# [Task goal]
Output, word for word, every line from the start of the listing down to and including the line that contains "finish for each"; include nothing else.

# [Dataset content]
<<<<

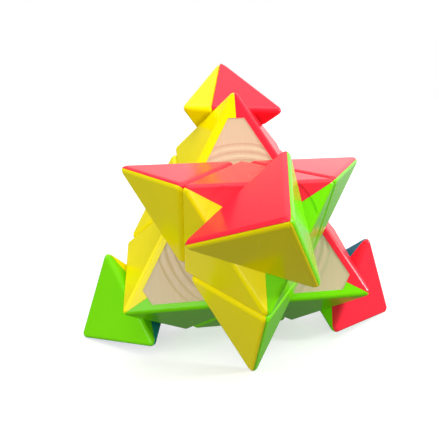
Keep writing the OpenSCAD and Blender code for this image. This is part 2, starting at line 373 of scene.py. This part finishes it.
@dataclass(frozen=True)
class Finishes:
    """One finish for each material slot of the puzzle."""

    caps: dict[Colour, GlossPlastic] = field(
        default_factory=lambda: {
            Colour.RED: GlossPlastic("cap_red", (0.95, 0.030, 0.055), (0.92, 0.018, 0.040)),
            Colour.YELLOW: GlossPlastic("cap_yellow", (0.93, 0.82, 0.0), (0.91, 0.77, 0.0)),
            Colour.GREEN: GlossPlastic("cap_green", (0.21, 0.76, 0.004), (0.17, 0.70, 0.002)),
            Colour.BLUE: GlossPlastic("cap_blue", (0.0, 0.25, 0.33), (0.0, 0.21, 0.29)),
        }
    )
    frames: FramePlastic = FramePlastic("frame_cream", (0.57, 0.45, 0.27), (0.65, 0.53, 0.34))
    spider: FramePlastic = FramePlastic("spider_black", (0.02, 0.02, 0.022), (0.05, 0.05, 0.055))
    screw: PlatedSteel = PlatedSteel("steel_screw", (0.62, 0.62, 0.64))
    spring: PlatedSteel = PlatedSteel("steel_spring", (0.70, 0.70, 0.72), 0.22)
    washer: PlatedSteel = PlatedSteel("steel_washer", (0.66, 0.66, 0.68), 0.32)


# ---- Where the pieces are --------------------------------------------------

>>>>

# [Answer to this task]
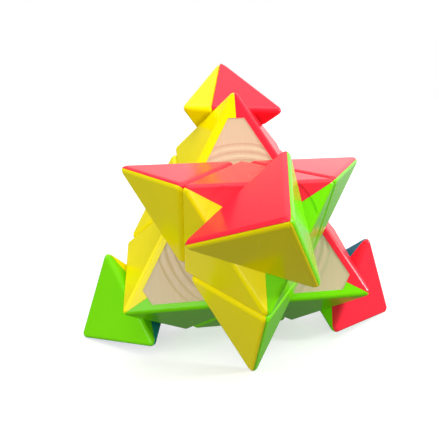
Keep writing the OpenSCAD and Blender code for this image. This is part 2, starting at line 373 of scene.py. This part finishes it.
@dataclass(frozen=True)
class Finishes:
    """One finish for each material slot of the puzzle."""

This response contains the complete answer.